How do I find off-market property at Lake Atitlán?
The old approach to finding property at Lake Atitlán was passive: a broker waits for sellers to come to them, lists what arrives, and shows buyers whatever is on hand. The best brokers today work the other way around. They go into the market. They maintain trusted scouts and local contacts in each village who know which properties are worth a serious buyer's time and hear about availability before it becomes public. That is how the VIP Buyer Program works. We source first, then match. You get access to what is actually available, not just what someone decided to advertise.
What is right of possession and how does it affect buying at the lake?
Not all land at Lake Atitlán has formal registered title. Right of possession (posesión) is a legally recognized form of land tenure in Guatemala, common in indigenous communities and rural areas. It can be converted to registered title under certain conditions, but the process and timeline vary. Due diligence on title status is one of the most important steps in any purchase at the lake.
How many properties are actually available at Lake Atitlán right now?

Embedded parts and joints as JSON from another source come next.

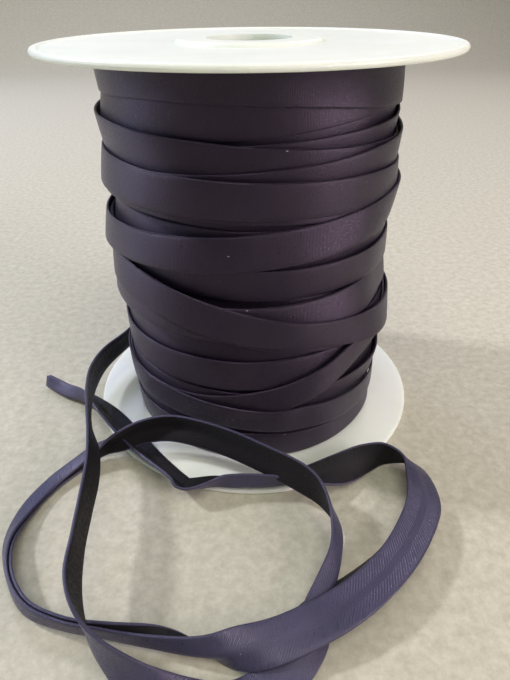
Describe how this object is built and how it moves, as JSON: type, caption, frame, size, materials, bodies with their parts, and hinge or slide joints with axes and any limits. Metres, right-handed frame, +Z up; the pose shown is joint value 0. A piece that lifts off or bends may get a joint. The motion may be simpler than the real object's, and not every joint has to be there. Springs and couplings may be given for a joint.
{
  "type": "reel of bias binding",
  "caption": "White plastic reel standing on its flange, wound full with dark satin bias binding, with one loose end lying in loops around its foot.",
  "frame": {"origin": "middle of the footprint, on the surface that the reel stands on", "axes": "+Z up along the reel's axis, -Y towards the loose end's loops (the front), +X to the right; the reel's axis is at x 13.0 mm, y 39.3 mm"},
  "size_m": [0.171, 0.2236, 0.1484],
  "materials": {
    "plastic": "smooth moulded white plastic, slightly translucent",
    "satin": "dark aubergine satin, soft sheen"
  },
  "bodies": {
    "root": {"flange_top": "plastic", "flange_bottom": "plastic", "core": "plastic", "winding": "satin", "loose_end": "satin"}
  },
  "joints": []
}
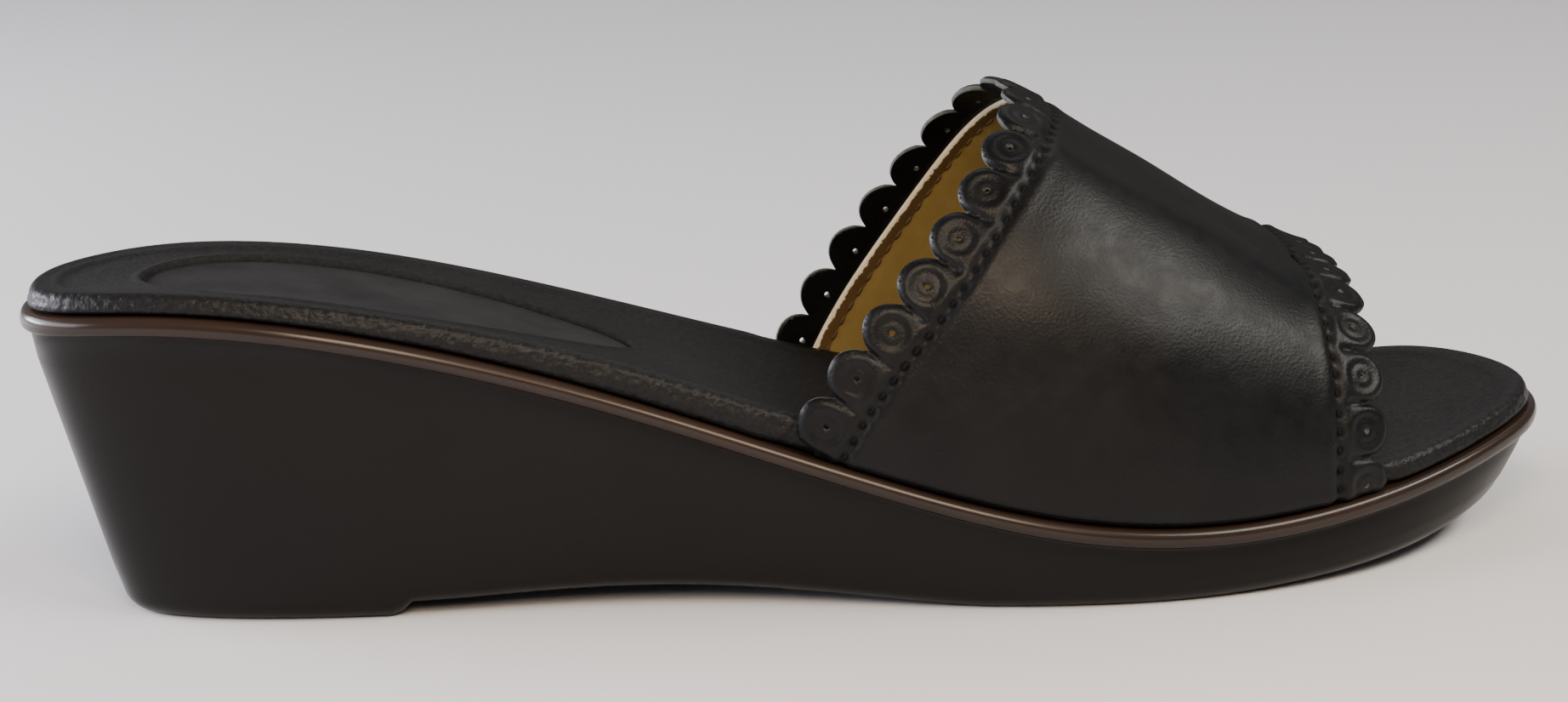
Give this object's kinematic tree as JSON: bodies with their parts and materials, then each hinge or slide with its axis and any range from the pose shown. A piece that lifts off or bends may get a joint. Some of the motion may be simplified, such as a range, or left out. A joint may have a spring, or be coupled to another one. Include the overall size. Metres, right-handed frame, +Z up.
{
  "type": "wedge mule",
  "caption": "Women's backless slip-on shoe for the right foot: moulded wedge sole, padded insole with a smooth heel patch, and one wide leather band with scalloped edges",
  "frame": {"origin": "on the floor, under the middle of the shoe's box", "axes": "+X from heel to toe, +Y to the wearer's left, which is the inner side of this right shoe, +Z up"},
  "size_m": [0.2466, 0.0852, 0.0764],
  "materials": {
    "sole": "glossy black-brown moulded polyurethane",
    "insole": "black fine-grained cover, matt",
    "heel_patch": "smooth satin dark grey sheet",
    "upper": "smooth black leather, soft sheen, tan lining inside"
  },
  "bodies": {
    "root": {"sole": "sole", "insole": "insole", "heel_patch": "heel_patch", "upper": "upper"}
  },
  "joints": []
}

Significantly more than what is listed publicly. On any given ridge or in any given village, the ratio of privately available to publicly listed properties is typically three to one or higher. The Pasajcap example above is representative. The right broker with the right relationships will show you a fundamentally different market than the one visible on listing sites. Also, a developer adage is that any property is available for the right price. If there is a property in mind that fits your vision, have your broker find the owner, structure an appealing offer, and make your move.